About 20 years ago the sociologist Michael Billig coined the term “banal nationalism” to describe a patriotic discourse so pervasive, so widely-accepted, that it never occurred to anyone to think of it as such.

His case study was the United States, which he felt represented this phenomenon well. The defining image of banal nationalism, wrote Billig, wasn’t the Stars and Stripes “being consciously waved with fervent passion” but the flag “hanging unnoticed on the public building”.

READ MORE: Herald View: A dangerous threat to global stability

Last week I spent four days at the Republican National Convention (RNC) in Cleveland, Ohio, and one of many striking things was that the nationalism of Donald J. Trump and the Grand Old Party he now leads is far from banal. Rather it’s brash, unapologetic and more than a little frightening.

“Make America Great Again!” implored electronic banners in the Quicken Loans Arena, while the Republican nominee’s acceptance speech late on Thursday evening gave full expression to what the New York Times does not hesitate to calling “nationalism” (there’s also a parallel discussion among liberals as to whether Trump can accurately be described as a “fascist”).

“Americanism, not globalism, will be our credo,” declared Trump. “As long as we are led by politicians who will not put America First, then we can be assured that other nations will not treat America with respect, the respect that we deserve.” He also spoke of the “international humiliation” suffered by the US under Obama’s presidency, and promised to put it right.

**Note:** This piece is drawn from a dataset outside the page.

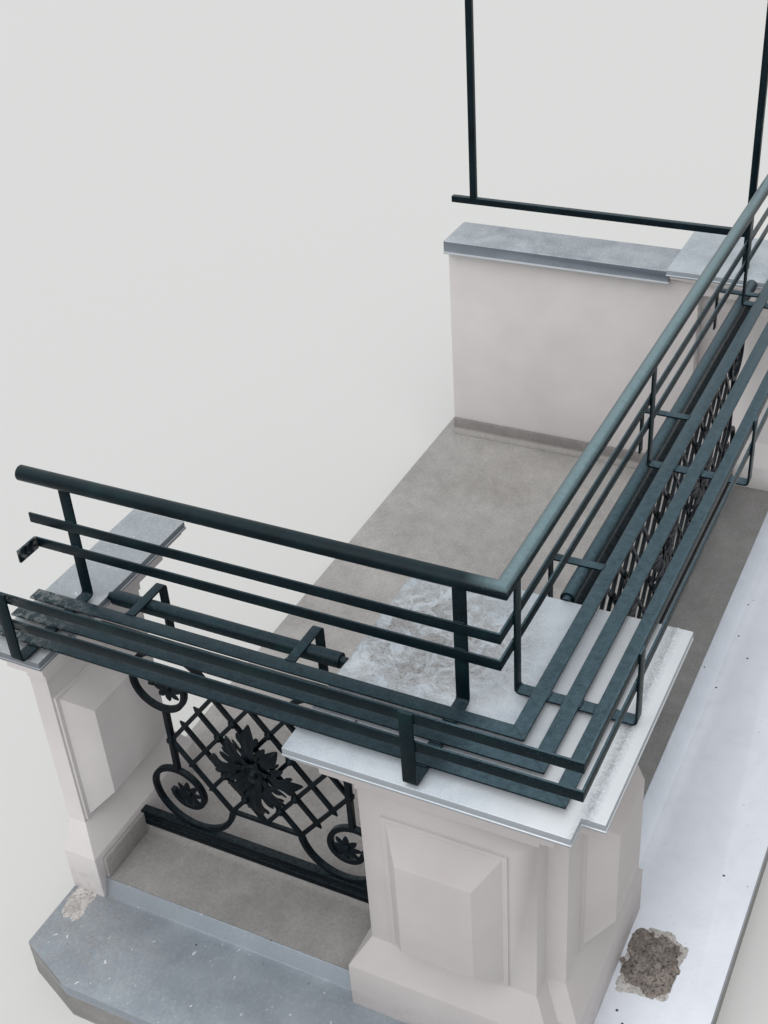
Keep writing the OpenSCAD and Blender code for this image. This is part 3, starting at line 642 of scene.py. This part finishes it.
def raised(profile, sides):
    """A disc raised step by step to a turned or cast form; the profile lists radius and height."""
    deselect()
    first, low = profile[0]
    bpy.ops.mesh.primitive_circle_add(vertices=sides, radius=first, fill_type="NGON", location=(0, 0, low))
    piece = bpy.context.object
    apply_place()
    editing(True)
    choose_all()
    for (before, below), (radius, height) in zip(profile, profile[1:]):
        draw_out((0, 0, height - below))
        scale((radius / before, radius / before, 1), (0, 0, height))
    outward()
    editing(False)
    bpy.ops.object.shade_smooth()
    return piece


# How a lobe grows: steps along its way and its width at each, and its turn towards that way
LOBE_STEPS = ((0.36, 1.25), (0.30, 0.95), (0.22, 0.6), (0.12, 0.15))
LOBE_TURN = math.radians(40)
# A lobe leaves the leaf beyond this share of its half width
LOBE_EDGE = 0.8
# How far the midrib stands up and the hollows beside it sink, in thicknesses, and where the hollows lie
RIB_RISE, HOLLOW_SINK, HOLLOW = 0.25, 0.75, (0.3, 0.7)
# An acanthus leaf as shares of its reach, half widths and heights, and the lobes along it
LEAF_START = 0.024
LEAF_RINGS = ((0.0, 0.014, 0.004), (0.12, 0.020, 0.014), (0.24, 0.0235, 0.022), (0.36, 0.0215, 0.027),
              (0.48, 0.0190, 0.029), (0.60, 0.0225, 0.028), (0.72, 0.0240, 0.025), (0.83, 0.0185, 0.020),
              (0.93, 0.0090, 0.013), (1.0, 0.0012, 0.008))
LEAF_LOBES = ((2, 0.30, 0.031, -0.003), (5, 0.13, 0.012, -0.006))
# The flower's leaves: their reach and the spread of their lobes, and the ways they point, in degrees
TALL_LEAF, WIDE_LEAF, SLANTING_LEAF = (0.182, 1.0), (0.158, 0.95), (0.138, 0.6)
TALL_WAYS, WIDE_WAYS, SLANTING_WAYS = (90, 270), (0, 180), (52, 128, 232, 308)
# The small leaves between them
BUD_RINGS = ((0.018, 0.007, 0.010), (0.030, 0.010, 0.021), (0.043, 0.012, 0.029), (0.055, 0.008, 0.031),
             (0.064, 0.0015, 0.028))
# The boss and the stud of a flower and the button of a star, as radius and height
BOSS = ((0.026, -0.002), (0.033, 0.010), (0.038, 0.019), (0.0385, 0.025), (0.034, 0.029), (0.029, 0.027),
        (0.025, 0.020), (0.019, 0.018), (0.0150, 0.020), (0.0135, 0.027), (0.0105, 0.033), (0.0055, 0.0355),
        (0.001, 0.036))
STUD = ((0.0135, -0.002), (0.0150, 0.003), (0.0100, 0.0062), (0.0060, 0.0066), (0.0050, 0.0098),
        (0.0010, 0.0112))
BUTTON = ((0.0115, -0.002), (0.0120, 0.005), (0.0095, 0.0085), (0.0070, 0.0080), (0.0055, 0.0105),
          (0.0010, 0.0115))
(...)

READ MORE: Herald View: A dangerous threat to global stability

Then there was the ostentatious exceptionalism. “We believe the United States of America is unlike any other nation on earth,” Trump also argued, due to its “historic role — first as refuge, then as defender, and now as exemplar of liberty for the world to see”. And while he planned to be “considerate and compassionate to everyone”, the “greatest compassion” would be reserved for “our own struggling citizens”.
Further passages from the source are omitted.